The US session is shaping up to be a busy one, with the NFP release dominating the agenda.
While the dollar's recent downturn wasn't solely triggered by weak US economic data, this week’s reports have certainly intensified the bearish sentiment surrounding the currency.December’s retail sales stalled, failing to meet the expected 0.4% growth and leading to a decline in real sales volumes.
Furthermore, the control group a key indicator for GDP dipped by 0.1% following a downward revision for November, signaling a broad cooling in consumer spending that likely necessitates lower growth forecasts for the turn of the year.
A significantly weak payroll print could prompt markets to anticipate a potential interest rate cut as early as April, possibly pushing the Dollar Index (DXY) down toward the 96.0 level.
While my forecast of 75k new jobs is more optimistic than the 70k consensus and the even lower "whisper" numbers circulating after recent White House commentary, we anticipate the unemployment rate will remain stable at 4.4%.
If a more positive employment outlook comes to fruition, some of the dollar's recent macro-driven losses may reverse; however, I believe any such recovery would be temporary, as the conditions for a sustained dollar rally do not yet appear to be in place.
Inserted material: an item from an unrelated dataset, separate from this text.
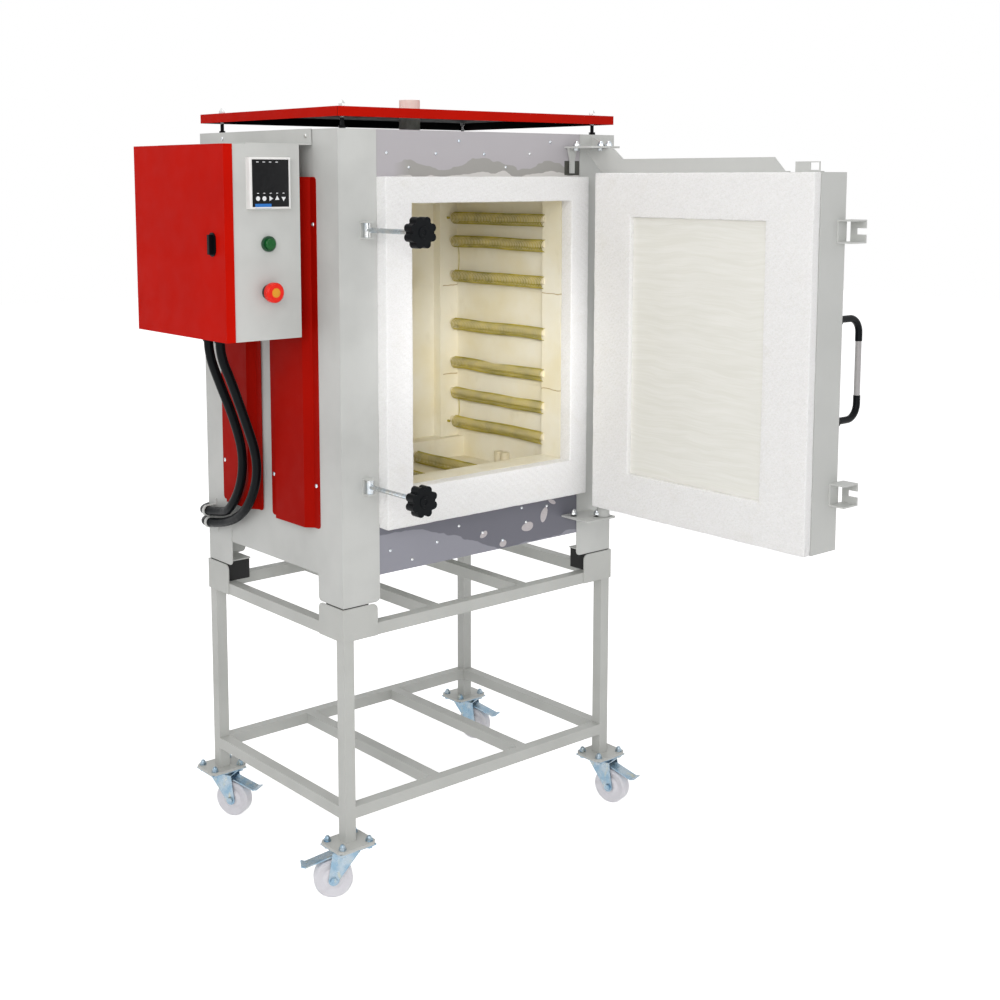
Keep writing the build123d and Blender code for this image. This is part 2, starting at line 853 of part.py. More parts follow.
# Corner sockets that hold the pads and the posts on the stand
with BuildPart() as corner_sockets:
    with BuildSketch(Plane.XY.offset(stand_top - tube)):
        for px, py, sx, sy, flange_x, flange_y in post_corners:
            x = px - sx * socket_t
            y = py - sy * socket_t
            angle_outline(x, y, sx, sy, socket_leg, socket_leg, socket_t)
    extrude(amount=tube + socket_lap)
    socket_ends = corner_sockets.edges().filter_by(lambda e: abs(e.length - socket_t) < 0.01)
    fillet(socket_ends.group_by(Axis.Z)[-1], radius=socket_r)
corner_sockets.part.label = "corner_sockets"
export_step(corner_sockets.part, "parts/corner_sockets.step")

# Caster top plates with their king pins
mount_low = caster_h - mount_t
race_top = mount_low - swivel_gap
fork_top = race_top - race_h
pin_head_top = fork_top - fork_t - swivel_gap
with BuildPart() as caster_mounts:
    with BuildSketch(Plane.XY.offset(mount_low)):
        with Locations(*swivels.values()):
            Rectangle(plate_w - 4, plate_d - 4)
    extrude(amount=mount_t)
    with BuildSketch(Plane.XY.offset(pin_head_top)):
        with Locations(*swivels.values()):
            Circle(pin_r)
    extrude(amount=mount_low - pin_head_top)
    with BuildSketch(Plane.XY.offset(pin_head_top - pin_head_h)):
        with Locations(*swivels.values()):
            Circle(pin_head_r)
    extrude(amount=pin_head_h)
caster_mounts.part.label = "caster_mounts"
export_step(caster_mounts.part, "parts/caster_mounts.step")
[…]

Chart of the Day - FTSE 100
From a technical perspective, the FTSE 100 index continues to hold comfortably above the 100-day MA.
However, bulls have failed to push on this week with the 10430 handle proving a tough nut to crack.
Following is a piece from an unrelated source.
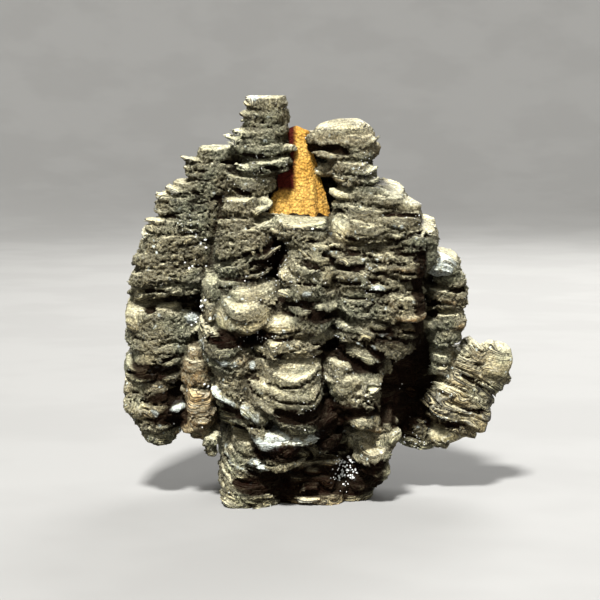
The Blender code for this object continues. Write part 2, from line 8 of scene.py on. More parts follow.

Market participants may be waiting on more clarity from US data and the Federal Reserve's path moving forward before committing. Another factor could be the excellent performance of emerging markets this week which may be drawing flows away from the FTSE and other indexes.
Immediate support rests at 10352 before the 100-day MA at 10258 comes into focus.
Resistance to the upside at 10430 needs to be cleared if bulls are to make a run for the coveted 10500 handle.